The object of the charge is to give an accused notice of the matter he is charged with. If the necessary information is conveyed to him and no prejudice is caused to him because of the charges, the accused cannot succeed by merely showing that the charges framed were defective. Nor could a conviction recorded on charged under wrong provisions be reversed if the accused was informed of the details of the offences committed and thus no prejudice was caused to him13. The mere omission to frame a charge or a mere defect in the charge is no ground for setting aside a conviction. Procedural laws are designed to subserve the ends of justice & not to frustrate them by mere technicalities.

Conclusion

In a criminal trial the charge is the foundation of the accusation & every care must be taken to see that it is not only properly framed but evidence is only tampered with respect to matters put in the charge & not the other matters14.

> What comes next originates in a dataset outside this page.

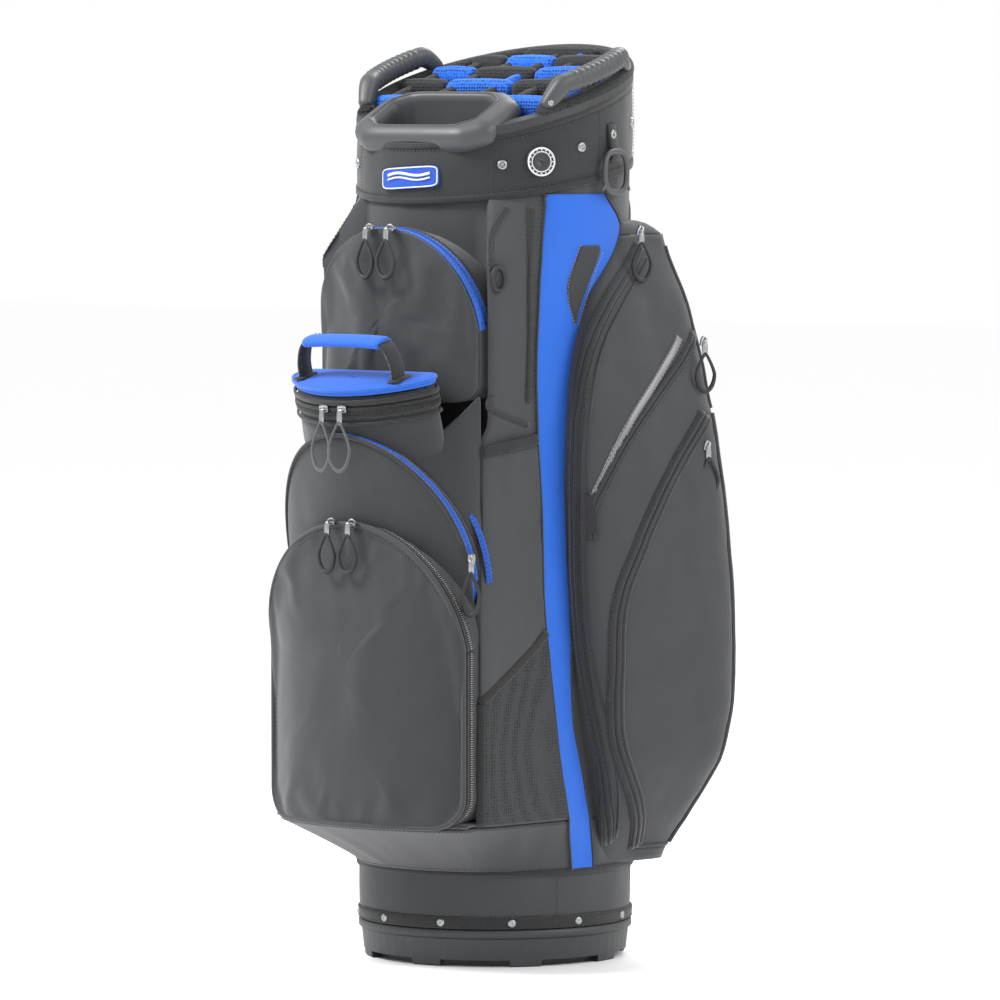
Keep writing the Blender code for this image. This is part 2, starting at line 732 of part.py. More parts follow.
def make_divider_top():
    """The padded grid that keeps each club apart."""
    bpy.ops.mesh.primitive_cylinder_add(vertices=64, radius=RING_INNER_R - GAP, depth=0.4,
                                        location=(0.0, 0.0, CUFF_TOP))
    top = adopt(bpy.context.object, "divider_top", MESH)
    upper = CUFF_TOP + RING_HEIGHT
    boolean(top, sloped_half("above_dividers", upper, CUFF_TOP_SLOPE, True))
    boolean(top, sloped_half("below_dividers", upper - DIVIDER_THICK, CUFF_TOP_SLOPE, False))
    boolean(top, WELL_CUTTER)
    boolean(top, WELL_MOUTH)
    slots = bmesh.new()
    for left, front, right, back in slot_boxes():
        made = bmesh.ops.create_cube(slots, size=1.0)["verts"]
        place = Matrix.Translation(((left + right) / 2, (front + back) / 2, CUFF_TOP))
        bmesh.ops.transform(slots, verts=made, matrix=(
            place @ Matrix.Diagonal((right - left, back - front, 0.5, 1.0))))
    boolean(top, as_cutter(object_from(slots, "club_slots"), "club_slots"))


def make_well():
    """The moulded cup that the putter stands in."""
    lip_in = WELL_CUP[0] - WELL_WALL, WELL_CUP[1] - WELL_WALL
    well = lofted("putter_well", well_rings((
        (lip_in[0], lip_in[1], -WELL_DEPTH + WELL_WALL), (lip_in[0], lip_in[1], -0.006),
        (lip_in[0] + 0.006, lip_in[1] + 0.004, 0.0), (WELL_LIP[0] - 0.004, WELL_LIP[1] - 0.003, 0.0),
        (WELL_LIP[0], WELL_LIP[1], -0.005), (WELL_LIP[0], WELL_LIP[1], -WELL_LIP_HEIGHT),
        (WELL_CUP[0], WELL_CUP[1], -WELL_LIP_HEIGHT), (WELL_CUP[0], WELL_CUP[1], -WELL_DEPTH))))
    adopt(well, "putter_well", PLASTIC)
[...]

In framing a charge during a criminal trial, instituted upon a police report, the court is required to confine its attention to documents referred to under Section 17315.

The judge needs to be only convinced that there is a prime facie case, where there is no necessity to adduce reasons for framing charges. However, the magistrate is required to write an order showing reasons if he decides to discharge the accused16.

The sections dealing with charge do not mention who is to frame the charge. The provisions dealing with different types of trials however provide that it is always for the court to frame the charge. The court may alter/ add to any charge at any time before the judgment is pronounced.

But if a person has been charged, the court cannot drop it17. He has either to be convicted or acquitted18. All this has an important bearing on the administration of justice.